The term that was coined here was the “UChicago Derangement Syndrome,” essentially the critics of the UChicago.
“I can’t wait for the classic “syndrome” (both sides) discussion to break out.”
Yes, I can’t wait for that one rabid dude who rants about how awful UChicago is for premeds to show up. Cuing the “Chicago is the North Korea of higher education” screeching in 3, 2, 1…
MODERATOR’S NOTE:
Let’s move on from discussing how we are preparing the popcorn to watch the fireworks. If a civil discussion happens, that’s fine with me; if one like in the linked thread occurs, this thread will just get shut down like all the others.
Is is a secret that UC is gunning for the #2 spot now in US News rankings (and presumably #1 eventually)? Making it sound like you will be like Harvard (#2 in current ranking) if you are the same size seems like an obvious attempt to make people think you are a lot like Harvard, and this should be tied for #2 in some upcoming year. I’m not judging whether this will happen or not. But it is hard to avoid thinking this is the intent given changes in recent years in pursuit of the current #3 spot. Just a baby step, but I’d expect to see others.
Chicago seems to be trying hard to make “Ivy+” happen. The best thing it could do is form a league (of some sort - not an athletic league) with some other top schools. Really, Chicago should free-ride on the skyrocketing Stanford brand, MIT brand, etc…
10+ years ago, they were mentioning “we should have the same number of applicants as Columbia”
5+ years ago, they were saying academics is like Princeton
Now, its openly comparing to Harvard (granted its just class size and yield, nothing really big like brand awareness
Before you know it, there will be official pronouncements openly comparing to Stanford (the Stanford of D3?, endowment per student, Silicon Prairie, Sunny California weather )
Pipe dream: Yale level performance in endowment yield, darling of drama/arts/hollywood (stealing Northwestern;s thunder in the process).
Super Pipe dream: MIT/Caltech level name recall in new forms of engineering. The MIT of the Midwest? The Caltech of the Center?

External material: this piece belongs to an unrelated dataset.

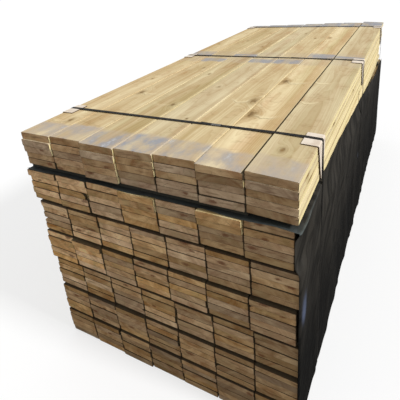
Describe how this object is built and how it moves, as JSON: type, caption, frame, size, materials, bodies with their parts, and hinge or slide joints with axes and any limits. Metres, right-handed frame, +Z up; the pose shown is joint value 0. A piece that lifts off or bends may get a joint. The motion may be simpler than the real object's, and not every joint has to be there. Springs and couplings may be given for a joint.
{
  "type": "strapped bundle of sawn pine boards",
  "caption": "Long strapped pile of sawn pine boards in packets on spacer slats, with a black sheet down one side and angle pieces under the straps.",
  "frame": {"origin": "on the ground, under the middle of the whole pile's box", "axes": "+Y along the boards, away from the end that faces the viewer; +X to the viewer's right; +Z up"},
  "size_m": [1.0808, 2.663, 1.0324],
  "materials": {
    "weathered_pine": "sawn, matt",
    "sawn_pine": "sawn, matt",
    "spacer_pine": "sawn, matt",
    "black_polythene": "soft sheen, wrinkled",
    "black_strap": "fine ribbed, satin",
    "strap_seal": "dull zinc, crimped",
    "protector_board": "pressed and laminated, matt"
  },
  "bodies": {
    "root": {"packet_1_course_1": "weathered_pine", "packet_1_course_2": "sawn_pine", "packet_1_course_3": "sawn_pine", "packet_1_course_4": "sawn_pine", "packet_1_course_5": "sawn_pine", "packet_2_course_1": "sawn_pine", "packet_2_course_2": "sawn_pine", "packet_2_course_3": "sawn_pine", "packet_2_course_4": "sawn_pine", "packet_2_course_5": "sawn_pine", "packet_3_course_1": "sawn_pine", "packet_3_course_2": "sawn_pine", "packet_3_course_3": "sawn_pine", "packet_3_course_4": "sawn_pine", "packet_3_course_5": "sawn_pine", "packet_4_course_1": "sawn_pine", "packet_4_course_2": "sawn_pine", "packet_4_course_3": "sawn_pine", "packet_4_course_4": "sawn_pine", "packet_4_course_5": "sawn_pine", "packet_5_course_1": "sawn_pine", "packet_5_course_2": "sawn_pine", "packet_5_course_3": "sawn_pine", "packet_5_course_4": "sawn_pine", "packet_5_course_5": "sawn_pine", "packet_6_course_1": "sawn_pine", "packet_6_course_2": "sawn_pine", "packet_6_course_3": "sawn_pine", "packet_6_course_4": "sawn_pine", "packet_6_course_5": "sawn_pine", "packet_7_course_1": "sawn_pine", "packet_7_course_2": "sawn_pine", "packet_7_course_3": "sawn_pine", "packet_7_course_4": "sawn_pine", "packet_7_course_5": "sawn_pine", "spacer_slats_1": "spacer_pine", "spacer_slats_2": "spacer_pine", "spacer_slats_3": "spacer_pine", "spacer_slats_4": "spacer_pine", "spacer_slats_5": "spacer_pine", "spacer_slats_6": "spacer_pine", "cover_sheet": "black_polythene", "strap_1": "black_strap", "strap_seal_1": "strap_seal", "corner_protector_left_1": "protector_board", "corner_protector_right_1": "protector_board", "strap_2": "black_strap", "strap_seal_2": "strap_seal", "corner_protector_left_2": "protector_board", "corner_protector_right_2": "protector_board", "strap_3": "black_strap", "strap_seal_3": "strap_seal", "corner_protector_left_3": "protector_board", "corner_protector_right_3": "protector_board"}
  },
  "joints": []
}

I think UChicago can really become a power in CS. First, there is (it seems) an ever increasing need for computer scientists so there’s no danger of over-saturation. It is a power in a closely related field (Math), it’s super competitors are on the East Coast (MIT), West Coast (Cal Berkeley, Stanford), or a Mid-Atlantic regional city (Pittsburgh - CMU) so Chicago can become / claim the middle of the country it would seem.
@kaukauna - you’re absolutely right. Chicago has (wisely) looked toward computer science as a field where it can achieve eminence (and also has nuts and bolts in place to accelerate its rise on this front). See here:
More then engineering or sparking the medical plant (which would, probably, take around $750-$1B in investment, at least), Chicago can elevate their Comp Sci department at a fraction of the cost - and probably reap great rewards.
My S is a current 3rd year at UChicago and my D is a freshman at Harvard. There are obviously pros and cons to both colleges. But one area that UChicago clearly outshines Harvard is the programming for parents at Accepted Student days, Freshmen Orientation, and Family Weekend. UChicago rolls out the red carpet for all these events and they are wonderful. Harvard’s programming is kind of meh. In this particular area, I have to say that Nondorf knows what he is doing.